The World Health Organization’s (WHO) Global status report on the public health response to dementia, reveals that the European Region hosts half of all countries offering effective support.
Yet even in Europe, many plans are expiring, or have already expired, indicating a need for renewed government commitments.
“Dementia robs millions of people of their memories, independence and dignity, but it also robs the rest of us of the people we know and love”, said WHO chief Tedros Adhanom Ghebreyesus.
Dementia is caused by a variety of diseases and injuries that affect the brain, such as Alzheimer’s disease or stroke. It affects memory and other cognitive functions, as well as the ability to perform everyday tasks.
“The world is failing people with dementia, and that hurts all of us”, said Tedros. “Four years ago, governments agreed a clear set of targets to improve dementia care. But targets alone are not enough”.
The disability associated with dementia is a key driver of costs related to the condition. In 2019, the global price tag was estimated at $1.3 trillion – a number that is projected to rise to $1.7 trillion by 2030, or $2.8 trillion if care costs are included.
At the same time, the report explains that the number of people living with dementia is growing.
WHO estimates that 8.1 per cent of women and 5.4 per cent of men over age 65 currently live with the condition – and is estimated to rise to 78 million by 2030, and to 139 million by 2050.
“We need concerted action to ensure that all people with dementia are able to live with the support and dignity they deserve”, stressed the WHO chief.
Support in terms of caring for people with dementia and those who provide that care must be strengthened at national levels in both formal and informal settings, lays out the report.
This includes community-based services as well as specialists, long-term and palliative care.
While 89 per cent of countries reporting to WHO’s Global Dementia Observatory (GDO), say they provide some community-based services for dementia, high-income nations provide medication, hygiene products, assistive technologies and household adjustments, with a greater level of reimbursement.

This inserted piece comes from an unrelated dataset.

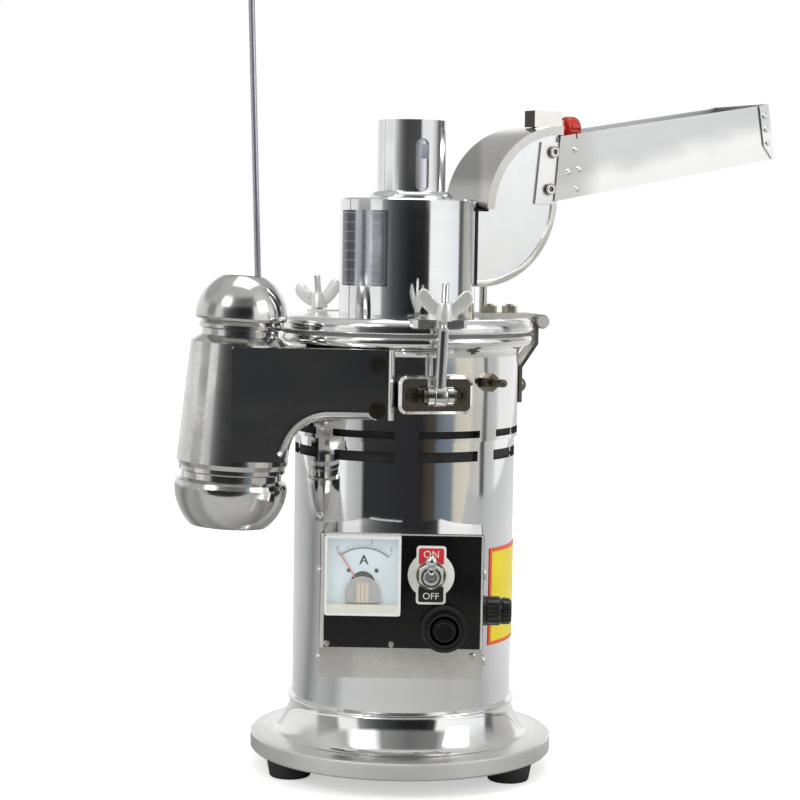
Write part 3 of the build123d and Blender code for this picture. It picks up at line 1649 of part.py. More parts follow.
save("lid_disc", lid_disc())
save("lid_lugs", Compound([lug(front_bolt_azimuth), lug(rear_bolt_azimuth)]))
save("gasket", gasket())
save("toothed_ring", toothed_ring())
save("tower", tower())
save("nameplate", nameplate())
save("chimney_tube", chimney_tube())
save("hinge_strap", hinge_strap())
save("hinge_nuts", hinge_nuts())
save("chute", chute())
save("hood", hood())
save("chute_post", chute_post())
save("tray_straps", tray_straps())
save("tray", tray())
save("tray_end", tray_end())
save("tray_rivets", rivet_line())
save("gate_block", gate_block())

save("air_sleeve", air_sleeve())
save("gate_plate", gate_plate())
save("gate_knob", gate_knob())
save("front_swing_bolt", swing_bolt(front_bolt_azimuth))
save("front_wing_nut", wing_nut(front_bolt_azimuth, 78.0))
save("rear_swing_bolt", swing_bolt(rear_bolt_azimuth))
save("rear_wing_nut", wing_nut(rear_bolt_azimuth, 30.0))
save("toggle_lever", toggle_lever())
save("meter_needle", meter_needle())
save("breaker_button", breaker_button())
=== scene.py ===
import math

import bmesh
import bpy
from mathutils import Matrix, Vector


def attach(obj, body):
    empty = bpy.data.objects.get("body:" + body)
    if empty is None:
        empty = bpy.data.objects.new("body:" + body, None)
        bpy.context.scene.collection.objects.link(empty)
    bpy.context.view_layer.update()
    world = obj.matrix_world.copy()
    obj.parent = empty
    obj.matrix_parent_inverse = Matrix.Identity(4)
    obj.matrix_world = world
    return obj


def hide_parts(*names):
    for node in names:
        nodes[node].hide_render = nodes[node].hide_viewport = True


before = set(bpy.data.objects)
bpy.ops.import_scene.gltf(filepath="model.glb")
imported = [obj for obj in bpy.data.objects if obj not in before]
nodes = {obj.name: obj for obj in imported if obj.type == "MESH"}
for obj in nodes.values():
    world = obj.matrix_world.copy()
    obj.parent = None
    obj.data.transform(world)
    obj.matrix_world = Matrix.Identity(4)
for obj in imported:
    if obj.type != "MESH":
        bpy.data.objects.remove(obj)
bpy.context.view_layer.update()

scene = bpy.context.scene

# ---- Studio ------------------------------------------------------------------
# A pale table in a white room: a dark opening and a few light screens stand in front of the table,
# and the polished metal mirrors them. The camera stands 1.35 m away, a little above the chamber.
scene.view_settings.view_transform = "Standard"
MM = 0.001


def feed(tree, node, inputs):
    """Set a node's sockets by name, or by number as _0; a socket that is given is linked."""
    for label, value in inputs.items():
        key = int(label[1:]) if label[1:].isdigit() else label.replace("_", " ")
        if isinstance(value, bpy.types.NodeSocket):
            tree.links.new(value, node.inputs[key])
        else:
            node.inputs[key].default_value = value
    return node


def add_node(tree, kind, **inputs):
    """New shader node with its sockets set or linked."""
    return feed(tree, tree.nodes.new(kind), inputs)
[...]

The type and level of services provided by the health and social care sectors also determine the level of informal support that is primarily provided by family members, the report notes.
While social care costs make up over a third, informal care accounts for about half the global cost of dementia.
In low and middle-income countries, 65 per cent of the costs are attributable to informal care while that number drops to approximately 40 per cent in richer countries.
Meanwhile, countries in all regions have made progress in implementing public awareness campaigns to improve the understanding of dementia, said the report.
Two-thirds of those reporting to the GDO have run awareness-raising campaigns.
And two-thirds have moved to improve social and physical accessibility for people with dementia and provided training and education to populations outside the care sector, such as to police, fire services and first responders.